With this objection, critics point out that there is a multiplicity of moral frameworks. These critics acknowledge that within some of these frameworks, the principle of impartiality is an ordering principle that defines 'objectively' allowable reasons for action. However, they argue, no framework itself, considered as an entirety, has an objective warrant. Each individual has adopted their own framework and each society has adopted its own ordering principles, they say, with each of these frameworks different in certain respects. What is considered moral within one framework is not considered moral within another framework, with there being no independent standpoint from which to judge one more objective than the other.

An example to illustrate this objection is the enslavement of Yazidi girls by Islamic militants. These fundamentalist Islamic fighters claim that their sexual enslavement of these young girls is morally allowable. In justifying their actions, they make no appeal to considerations of impartiality.
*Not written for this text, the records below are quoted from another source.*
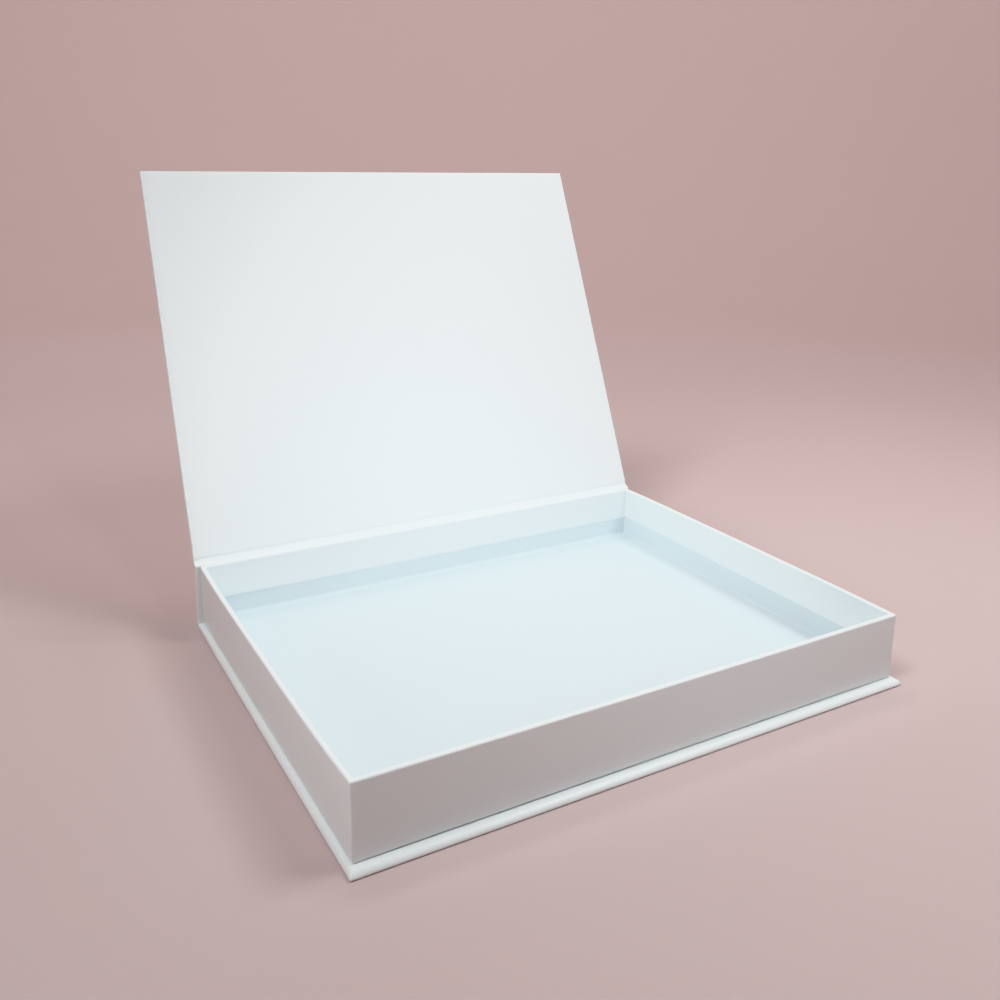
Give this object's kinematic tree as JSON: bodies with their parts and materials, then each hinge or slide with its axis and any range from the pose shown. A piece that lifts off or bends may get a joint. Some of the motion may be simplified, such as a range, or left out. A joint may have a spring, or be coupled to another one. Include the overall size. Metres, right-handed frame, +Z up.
{
  "type": "clamshell book box",
  "caption": "Shallow paper-wrapped tray in a hinged book-style case, standing open with its lid leaning back.",
  "frame": {"origin": "middle of the tray's plan, at the underside of the base", "axes": "+X along the hinge, -Y towards the open front, +Y towards the spine, +Z up"},
  "size_m": [0.3148, 0.3442, 0.2641],
  "materials": {
    "greyboard": "matte",
    "cover_paper": "satin",
    "liner_paper": "satin",
    "lining_paper": "matte",
    "gummed_tape": "matte"
  },
  "bodies": {
    "tray_and_base": {"base_board": "greyboard", "spine_board": "greyboard", "base_cover_paper": "cover_paper", "spine_cover_paper": "cover_paper", "hinge_cover_paper": "cover_paper", "hinge_liner_paper": "liner_paper", "back_wall_liner_paper": "liner_paper", "tray_floor_board": "greyboard", "tray_front_board": "greyboard", "tray_back_board": "greyboard", "tray_left_board": "greyboard", "tray_right_board": "greyboard", "tray_wrap_paper": "cover_paper", "tray_lining_paper": "lining_paper", "corner_tape_front_left": "gummed_tape", "corner_tape_front_right": "gummed_tape", "corner_tape_back_left": "gummed_tape", "corner_tape_back_right": "gummed_tape"},
    "lid": {"lid_board": "greyboard", "lid_cover_paper": "cover_paper", "lid_liner_paper": "liner_paper"}
  },
  "joints": [
    {"name": "lid_hinge", "type": "hinge", "parent": "tray_and_base", "child": "lid", "pos_m": [0, 0.1218, 0.0404], "axis": [-1, 0, 0], "range_deg": [-113.8, 75.2], "deforming": ["hinge_cover_paper", "hinge_liner_paper"]}
  ]
}
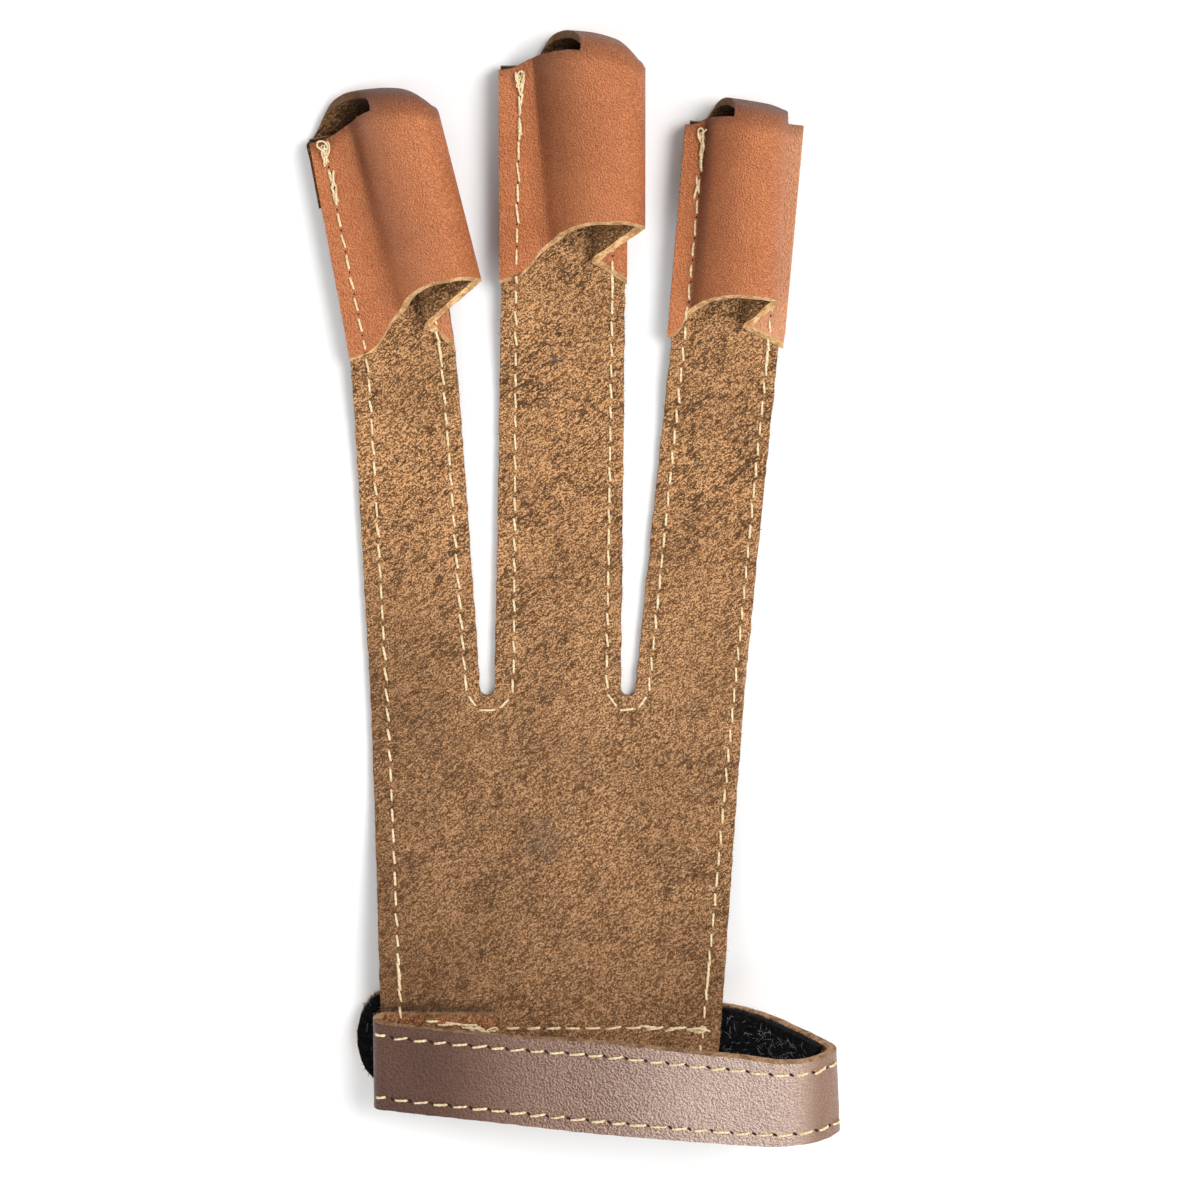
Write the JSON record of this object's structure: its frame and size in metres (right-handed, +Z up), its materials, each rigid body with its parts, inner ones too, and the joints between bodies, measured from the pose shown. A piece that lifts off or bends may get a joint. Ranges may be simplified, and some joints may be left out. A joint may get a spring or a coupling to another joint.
{
  "type": "three-finger archery glove",
  "caption": "Leather archery glove with finger stalls on a suede back panel, slots between the finger strips, and a looped wrist strap with a hook-and-loop clasp.",
  "frame": {"origin": "middle of the glove's outline in plan, on the surface that it lies on with its inner side up", "axes": "+Y from the wrist to the fingertips, +X to the right as seen from the inner side, +Z up from the surface"},
  "size_m": [0.1138, 0.2342, 0.0409],
  "materials": {
    "panel_suede": "rough mottled brown suede, flesh side up",
    "stall_leather": "smooth burnt-orange grain leather with light tan cut edges",
    "strap_leather": "taupe-brown pebbled leather with a satin sheen",
    "hook_tape": "matt black hook tape",
    "loop_tape": "matt black loop tape",
    "thread": "twisted cream sewing thread"
  },
  "bodies": {
    "root": {"back_panel": "panel_suede", "left_stall": "stall_leather", "middle_stall": "stall_leather", "right_stall": "stall_leather", "wrist_strap": "strap_leather", "hook_tape": "hook_tape", "loop_patch": "loop_tape"}
  },
  "joints": []
}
Even though the weight of world opinion considers their actions morally depraved, critics insist, these fighters have not abused moral language in making their claims.

Response

Book cover: Philosophy of Religion by Louis P. Pojman

The scenario of the captured and enslaved Yazidi girls is an excellent illustration of my thesis that for a reason for action to be a moral reason, it necessarily needs to appeal to considerations outside of the individual's interests and that of the individual's favoured group. Contra the critics claim, the Islamic fighters are appealing to an impartial authority. In this case, the Islamic fundamentalists are appealing to the ultimate impartial arbitrator; their God Allah. Of course, their reasoning is a bastardization of an appeal to impartiality and I stand with my critics in objecting to the fundamentalists' rationalizations.

However, notice how we counter-argue against the soldiers' moral position. We reason that if Allah were truly impartial, he would count the feelings of the enslaved girls equally with that of the soldiers. In addition, we would advance evidence that their trust in a supremely powerful and intelligent moral arbitrator of the universe is misplaced.

The way religious fundamentalists implicitly rely on a supreme impartial arbitrator in the face of a seemingly capricious God reminds me of how some Divine Command Theorists respond to the Euthyphro dilemma. When challenged with the seeming changeability and arbitrariness of God's preferences, these theists insist that God would never command that we murder innocents, for example, because this would be contrary to his 'loving' nature. When caught on the horns of this dilemma, even the Divine Command Theorist relies on the notion that God tends to the welfare of everyone.

A final important point that I want to make here concerns how we regard the moral status of the divergent moral frameworks pointed out by my critics. I've argued that the reason advanced by the Islamic fundamentalists is a moral reason because it appeals to a notion of impartiality. In meta-ethical terms, the religious fighters are using moral language correctly. Contrast this with the overtly self-centred justification for opposing voluntary euthanasia given by the third friend placed in the opening scenario described in my Introduction (§1). Precisely because it is self-centred, his justification is not counted as a moral justification.

Even though the justification given by the fundamentalist warriors is a moral reason while that given by the friend is not, the warriors' justification may not be the best moral reason. Which is the best ethical framework for judging actions is an open question. This is a normative question and not a meta-ethical question. However, the range of normative answers is constrained by what it is to be an ethical framework (as opposed to, say, a prudential, customary or aesthetic framework). This constraint means that for a framework to be an ethical framework, it necessarily allows only impartial reasons for moral action. This meta-ethical requirement is normatively quite weak. How this requirement for impartiality plays out in practice is a normative question that has exercised moral philosophers for centuries and will continue to do so for some time to come.